Friends since their freshman year of college, Horschel attends the University of Florida while Harman is at the University of Georgia. The pair obviously has a healthy competition going as well as a close friendship.

"I didn't even know him in junior golf. He was a big shot and I was a small shot but we met in college," Horschel said of the friendship. "But I'm very happy that he won because I want him on the Walker Cup team."

"We're always rooting for each other," Harman said. "We like to see each other play well but between the ropes we're trying to beat each other. It broke my heart on 17 to see him hit those two balls out of bounds."


For the leaders, the seventh tee was quite a circus. Waiting for the previous group to finish, Harman put on a Tiger Woods-esque show for the fans displaying his ball-juggling skills while Horschel acted as manager and invited fans to the "Amazing Brian Harman Show." Horschel said, "He never misses," as Harman took a baseball-like swing at his tee and ripped it into the fairway to the delight of the gallery.

While the two leaders seemed relaxed and at ease, the third member of the group, Lucas Lee, stood sweating out the wait. Turns out, he may have sweated a little too long. Lee sent his drive way right and out of bounds on the par-3 on his way to a quadruple-bogey 7.

"I have really sweaty palms," Lee said. "I usually carry like five gloves or more and I just felt a little wet, more than usual, and I was just too lazy to change it and the club just slipped out of my hand and I shanked it."
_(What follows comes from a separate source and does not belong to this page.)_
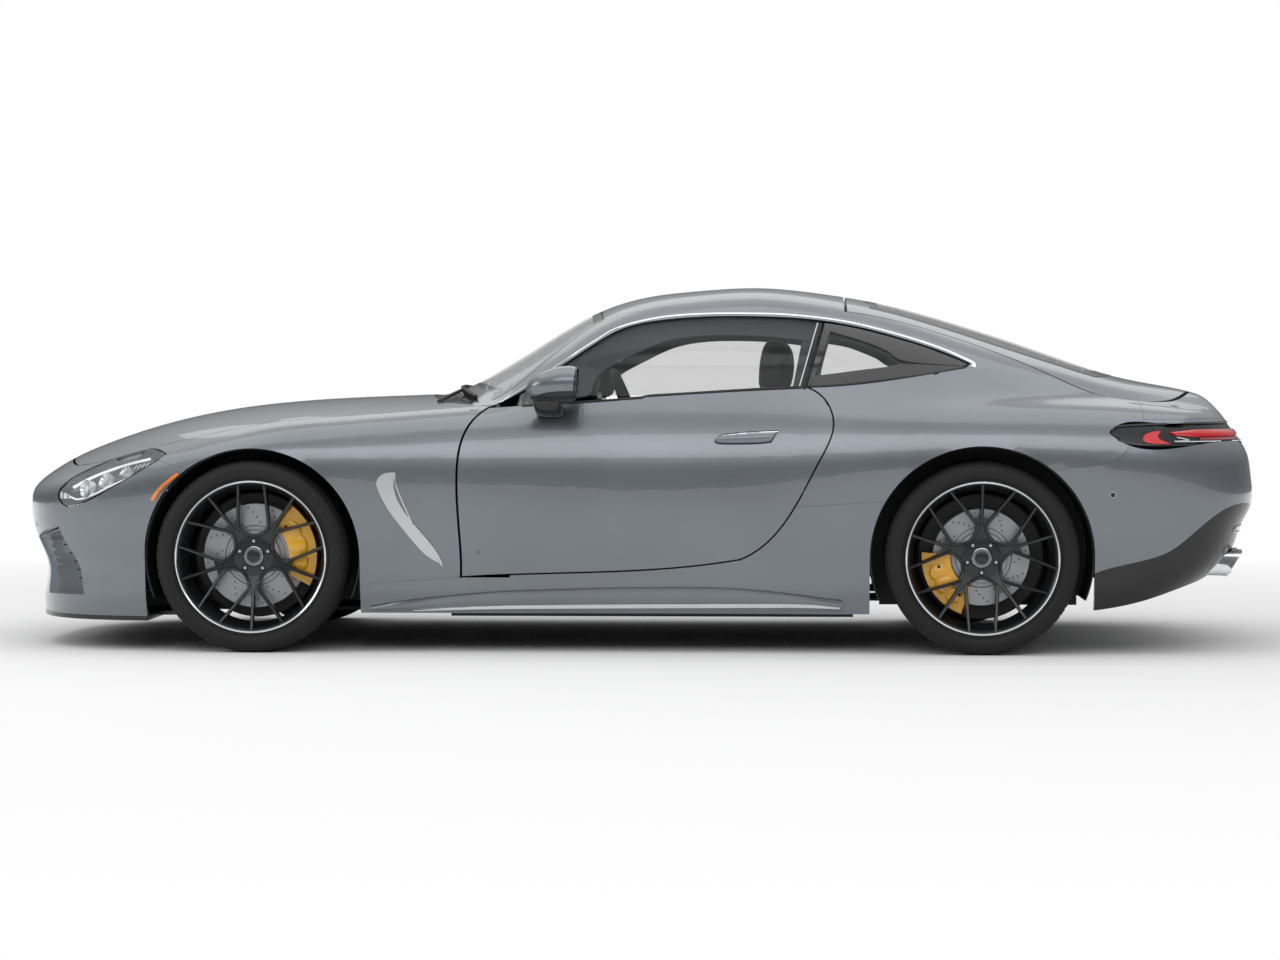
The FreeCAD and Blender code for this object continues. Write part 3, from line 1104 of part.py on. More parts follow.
def seat(y):
    """One seat: cushion, leaning back and headrest as one plain solid."""
    cushion = block(SEAT_START, SEAT_START + SEAT_LENGTH, y - SEAT_HALF, y + SEAT_HALF, SEAT_LOW, SEAT_TOP)
    corners = [(SEAT_START + SEAT_LENGTH - SEAT_BACK, SEAT_LOW), (SEAT_START + SEAT_LENGTH, SEAT_LOW),
               (SEAT_START + SEAT_LENGTH + SEAT_LEAN, BACK_TOP),
               (SEAT_START + SEAT_LENGTH + SEAT_LEAN - SEAT_BACK * 0.7, BACK_TOP)]
    points = [FreeCAD.Vector(a, y - SEAT_HALF, b) for a, b in corners]
    back = Part.Face(Part.makePolygon(points + [points[0]])).extrude(FreeCAD.Vector(0, 2 * SEAT_HALF, 0))
    rest_x = SEAT_START + SEAT_LENGTH + SEAT_LEAN - SEAT_BACK * 0.75
    rest = block(rest_x, rest_x + REST_DEPTH, y - REST_HALF, y + REST_HALF, BACK_TOP - REST_SINK, REST_TOP)
    rails = block(SEAT_START + REST_DEPTH, SEAT_START + SEAT_LENGTH - REST_DEPTH, y - SEAT_HALF * 0.7,
                  y + SEAT_HALF * 0.7, PAN_LOW + PAN_WALL, SEAT_LOW)
    return largest(cushion.fuse(back).fuse(rest).fuse(rails).removeSplitter())


SEAT_Y = 370.0
SEAT_START = -60.0
SEAT_LENGTH = 520.0
SEAT_HALF = 210.0
SEAT_LOW = 240.0
SEAT_TOP = 400.0
SEAT_BACK = 150.0
SEAT_LEAN = 150.0
BACK_TOP = 960.0
REST_DEPTH = 110.0
REST_HALF = 120.0
REST_SINK = 10.0
REST_TOP = 1165.0
WHEEL_X = -20.0
WHEEL_Z = 885.0
WHEEL_RADIUS = 182.0
WHEEL_GRIP = 16.0
WHEEL_TILT = 22.0
COLUMN_RADIUS = 22.0
COLUMN_LENGTH = 240.0
BOSS_RADIUS = 60.0
DASH_START = FIREWALL_X
DASH_END = -250.0
DASH_HALF = 700.0
DASH_LOW = 620.0
DASH_TOP = 900.0


def column_way():
    t = math.radians(WHEEL_TILT)
    return FreeCAD.Vector(math.cos(t), 0, math.sin(t))


def steering_wheel():
    """A rim with three spokes and a boss, square to the column."""
    centre = FreeCAD.Vector(WHEEL_X, -SEAT_Y, WHEEL_Z)
    way = column_way()
    grip = Part.makeTorus(WHEEL_RADIUS, WHEEL_GRIP, centre, way)
    boss = Part.makeCylinder(BOSS_RADIUS, WHEEL_GRIP * 2, centre - way * WHEEL_GRIP * 2, way)
    whole = grip.fuse(boss)
    across = block(WHEEL_X - WHEEL_GRIP, WHEEL_X, -SEAT_Y - WHEEL_RADIUS, -SEAT_Y + WHEEL_RADIUS,
                   WHEEL_Z - WHEEL_GRIP, WHEEL_Z + WHEEL_GRIP)
    foot = block(WHEEL_X - WHEEL_GRIP, WHEEL_X, -SEAT_Y - WHEEL_GRIP, -SEAT_Y + WHEEL_GRIP,
                 WHEEL_Z - WHEEL_RADIUS, WHEEL_Z)
    for spoke in (across, foot):
        spoke.rotate(centre, FreeCAD.Vector(0, 1, 0), -WHEEL_TILT)
        whole = whole.fuse(spoke)
    return largest(whole)


def dashboard():
    """The dash with its cowl over the dials, and the column that carries the steering wheel."""
    face = [(DASH_START, DASH_LOW), (DASH_START, DASH_TOP - DASH_FALL), (DASH_START + DASH_FALL * 2, DASH_TOP),
            (DASH_END - DASH_FALL, DASH_TOP), (DASH_END, DASH_TOP - DASH_FALL), (DASH_END - DASH_FALL, DASH_LOW)]
    points = [FreeCAD.Vector(a, -DASH_HALF, b) for a, b in face]
    body = Part.Face(Part.makePolygon(points + [points[0]])).extrude(FreeCAD.Vector(0, 2 * DASH_HALF, 0))
    hood_over_dials = tube(HOODLET_RADIUS, HOODLET_LENGTH, DASH_END - HOODLET_LENGTH, -SEAT_Y, HOODLET_Z, X_WAY)
    centre = FreeCAD.Vector(WHEEL_X, -SEAT_Y, WHEEL_Z)
    way = column_way()
    start = centre - way * (WHEEL_GRIP * 2 + RUN_GAP)
    column = Part.makeCylinder(COLUMN_RADIUS, COLUMN_LENGTH, start - way * COLUMN_LENGTH, way)
    return largest(body.fuse(hood_over_dials).fuse(column))


DASH_FALL = 70.0
HOODLET_RADIUS = 150.0
HOODLET_LENGTH = 150.0
HOODLET_Z = 850.0


def console():
    top = PAN_LOW + PAN_WALL + TUNNEL_HEIGHT
    return block(DASH_END, CONSOLE_END, -CONSOLE_HALF, CONSOLE_HALF, top, top + CONSOLE_HEIGHT)


CONSOLE_END = 620.0
CONSOLE_HALF = 120.0
CONSOLE_HEIGHT = 160.0


# Small outside pieces
def vent_blade():
    outline = region([], [(0.3031, 0.4542), (0.3040, 0.4665), (0.3183, 0.4861)],
                     [(0.3183, 0.4861), (0.3168, 0.4604), (0.3292, 0.3613), (0.3542, 0.2389)],
                     [(0.3542, 0.2389), (0.3417, 0.2635), (0.3273, 0.3189), (0.3112, 0.3933), (0.3031, 0.4542)])
    skin = panel(FENDER_GRID, BLADE_WALL, -BLADE_WALL - FIT_GAP)
    return largest(skin.common(side_prism(outline)))


BLADE_WALL = 8.0


def side_marker():
    outline = region([], [(0.1252, 0.4109), (0.1303, 0.4380), (0.1387, 0.4653), (0.1461, 0.4852)],
                     [(0.1461, 0.4852), (0.1481, 0.4800)],
                     [(0.1481, 0.4800), (0.1407, 0.4601), (0.1323, 0.4328), (0.1285, 0.4090)],
                     [(0.1285, 0.4090), (0.1252, 0.4109)])
    skin = panel(NOSE_GRID, BLADE_WALL, -BLADE_WALL - FIT_GAP)
    return largest(skin.common(side_prism(outline)))


def exhaust():
    """A cross silencer on two hangers, with a pair of tips behind it on each side."""
    part = block(SILENCER_START, SILENCER_END, 0, SILENCER_HALF, TIP_LOW, TIP_HIGH + SILENCER_RISE)
    part = part.fuse(block(SILENCER_START, SILENCER_START + HANGER, SILENCER_HALF - HANGER, SILENCER_HALF,
                           TIP_LOW, LOAD_FLOOR_Z))
    for y in TIP_PLACES:
        part = part.fuse(tip_block(y, 0))
    for y in TIP_PLACES:
        part = part.cut(block(TIP_START + TIP_WALL, TIP_END + OVERRUN, y - TIP_HALF + TIP_WALL,
                              y + TIP_HALF - TIP_WALL, TIP_LOW + TIP_WALL, TIP_HIGH - TIP_WALL))
    return largest(part.fuse(mirrored(part)).removeSplitter())


SILENCER_START = 1740.0
SILENCER_HALF = 560.0
SILENCER_RISE = 60.0
HANGER = 30.0


def mirror_head():
    """The outside mirror: a rounded head on a short foot that stands on the door."""
    head = block(MIRROR_START, MIRROR_END, MIRROR_INNER, MIRROR_OUTER, MIRROR_LOW, MIRROR_TOP)
    head = head.makeFillet(MIRROR_ROUND, head.Edges)
    foot = block(MIRROR_START + FOOT_STEP, MIRROR_END - 2 * FOOT_STEP, FOOT_INNER, MIRROR_INNER + 2 * FOOT_STEP,
                 FOOT_LOW, MIRROR_LOW + 2 * FOOT_STEP)
    foot = foot.cut(DOOR_BULK)
    return largest(head.fuse(foot))


MIRROR_START = -365.0
MIRROR_END = -190.0
MIRROR_INNER = 880.0
MIRROR_OUTER = 1050.0
MIRROR_LOW = 945.0
MIRROR_TOP = 1066.0
MIRROR_ROUND = 42.0
FOOT_STEP = 26.0
FOOT_INNER = 850.0
FOOT_LOW = 870.0


# Save every piece
save("front_fenders", both_sides(front_fender()))
right_door = door()
save("door_right", right_door)
save("door_left", mirrored(right_door))
save("hinge_pillars", both_sides(hinge_pillar()))
save("sills", both_sides(sill()))
save("body_sides", both_sides(body_side()))
save("hood", hood())
save("windshield", windshield())
save("roof", roof())
save("tailgate", tailgate())
save("tailgate_glass", tailgate_glass())
save("front_bumper", front_bumper())
save("headlamps", both_sides(headlamp()))
save("rear_bumper", rear_bumper())
save("diffuser", diffuser())
save("tail_deck", tail_deck())
save("tail_lamps", both_sides(tail_lamp()))
save("quarter_glass", both_sides(quarter_glass()))
window = door_glass()
save("door_glass_right", window)
save("door_glass_left", mirrored(window))
save("cowl", cowl())
save("front_lip", front_lip())
save("grille", grille())
save("floor", floor())
front_liner = liner(FRONT_AXLE_X, FRONT_ARCH_RADIUS, ARCH_TUB_HALF, LINER_OUTER_FRONT)
rear_liner = liner(REAR_AXLE_X, REAR_ARCH_RADIUS, LINER_INNER_REAR, LINER_OUTER_REAR)
save("wheel_liners", Part.makeCompound(both_sides(front_liner).Solids + both_sides(rear_liner).Solids))
save("engine_block", engine())
save("seats", both_sides(seat(SEAT_Y)))
save("dashboard", dashboard())
save("steering_wheel", steering_wheel())
save("console", console())
save("vent_blades", both_sides(vent_blade()))
save("side_markers", both_sides(side_marker()))
save("exhaust", exhaust())
mirror = mirror_head()
save("mirror_right", mirror)
save("mirror_left", mirrored(mirror))
save("front_subframe", subframe(FRONT_AXLE_X, PAN_LOW + TRAY_WALL))
save("rear_subframe", subframe(REAR_AXLE_X, REAR_TRAY_Z))

# Each axle: its place, the wheel's reach and width, the disc and the caliper's place about the hub
FRONT_CALIPER_DEG = (-28, 52)
REAR_CALIPER_DEG = (175, 250)
AXLES = {"front": (FRONT_AXLE_X, RING_REACH_FRONT, TYRE_WIDTH_FRONT, DISC_RADIUS_FRONT, FRONT_CALIPER_DEG, -90),
         "rear": (REAR_AXLE_X, RING_REACH_REAR, TYRE_WIDTH_REAR, DISC_RADIUS_REAR, REAR_CALIPER_DEG, 90)}
for name, (x, reach, width, radius, caliper_deg, first_deg) in AXLES.items():
    pieces = {"tyre": tyre(x, reach, width), "rim": rim(x, reach, width, first_deg),
              "brake_disc": brake_disc(x, reach, radius), "knuckle": knuckle(x, reach, caliper_deg, radius),
              "caliper": caliper(x, reach, radius, *caliper_deg)}
    for piece, shape in pieces.items():
        save(piece + "_" + name + "_right", shape)
        save(piece + "_" + name + "_left", mirrored(shape))
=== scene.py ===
"""The looks of a two-door coupe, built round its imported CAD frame."""

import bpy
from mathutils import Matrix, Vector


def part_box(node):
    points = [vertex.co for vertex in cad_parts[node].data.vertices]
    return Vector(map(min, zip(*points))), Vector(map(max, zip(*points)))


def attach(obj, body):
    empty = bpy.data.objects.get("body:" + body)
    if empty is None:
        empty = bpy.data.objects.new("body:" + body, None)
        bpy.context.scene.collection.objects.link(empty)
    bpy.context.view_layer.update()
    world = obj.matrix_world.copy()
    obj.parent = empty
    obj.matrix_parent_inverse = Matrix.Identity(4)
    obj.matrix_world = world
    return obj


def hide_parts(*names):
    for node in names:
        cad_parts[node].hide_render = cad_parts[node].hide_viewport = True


bl_info = {
    "name": "Two-door coupe",
    "version": (1, 0, 0),
    "blender": (4, 5, 0),
    "location": "View3D > Sidebar > Coupe",
    "description": "Paint, glass, wheels, lamps and cabin of a two-door coupe",
    "category": "Object",
}

import math

import bmesh
import bpy
from bpy.props import FloatProperty, FloatVectorProperty, IntProperty, PointerProperty
from mathutils import Matrix, Vector
from mathutils.bvhtree import BVHTree

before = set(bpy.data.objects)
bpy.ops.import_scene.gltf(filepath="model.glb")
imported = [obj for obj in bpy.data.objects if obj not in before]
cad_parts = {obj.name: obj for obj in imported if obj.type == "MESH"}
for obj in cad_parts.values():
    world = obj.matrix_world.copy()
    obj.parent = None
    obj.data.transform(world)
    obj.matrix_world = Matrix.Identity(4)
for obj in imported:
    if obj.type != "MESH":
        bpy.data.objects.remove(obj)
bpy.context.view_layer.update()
SIDES = {"right": 1.0, "left": -1.0}
DOOR = "door_{side}"

# The measures that the panels' outlines are shares of
LENGTH = 4.728
HEIGHT = 1.374
NOSE_X = -LENGTH / 2

BACK = Vector((1, 0, 0))
ACROSS = Vector((0, 1, 0))
UP = Vector((0, 0, 1))


# Colours and shader nodes
def linear(code):
    """Turns an sRGB hex code into the linear colour that the shaders read."""
    parts = [int(code[i:i + 2], 16) / 255 for i in (0, 2, 4)]
    return tuple(c / 12.92 if c <= 0.04045 else ((c + 0.055) / 1.055) ** 2.4 for c in parts) + (1.0,)


def add(tree, kind, fields=None, **links):
    """Adds one node. fields sets its sockets and own fields, links joins sockets to other nodes' outputs."""
    made = tree.nodes.new(kind)
    for name, value in (fields or {}).items():
        if isinstance(name, int) or name in made.inputs:
            made.inputs[name].default_value = value
        else:
            setattr(made, name, value)
    for name, source in links.items():
        tree.links.new(source, made.inputs[name.replace("_", " ")])
    return made


def new_material(name, sockets):
    """A material with a principled shader, or one that was made before, with None for its shader."""
    made = bpy.data.materials.get(name)
    if made:
        return made, None
    made = bpy.data.materials.new(name)
    made.use_nodes = True
    tree = made.node_tree
    tree.nodes.clear()
    shader = tree.nodes.new("ShaderNodeBsdfPrincipled")
    for key, value in sockets.items():
        shader.inputs[key].default_value = linear(value) if isinstance(value, str) else value
    out = tree.nodes.new("ShaderNodeOutputMaterial")
    tree.links.new(shader.outputs["BSDF"], out.inputs["Surface"])
    return made, shader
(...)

Tripp Davis, a mid-amateur from Norman, Okla., had to withdraw from the final round on the third hole. The 39-year-old was suffering from heat exhaustion. Tournament Chairman P.J. Alterio said later that Davis was recovering well.


There was an apparent first in Porter Cup history on Saturday as the third hole was visited by a rabid skunk. Animal control was called and for a $180 fee, the skunk was taken away.

"We had a rabid skunk on the golf course, I've never heard of that before," Alterio said.


The Porter Cup has become quite international in its 49 years of existence. Five countries were represented in the field, and the Porter Cup Web site had been viewed in 23 countries through Friday evening.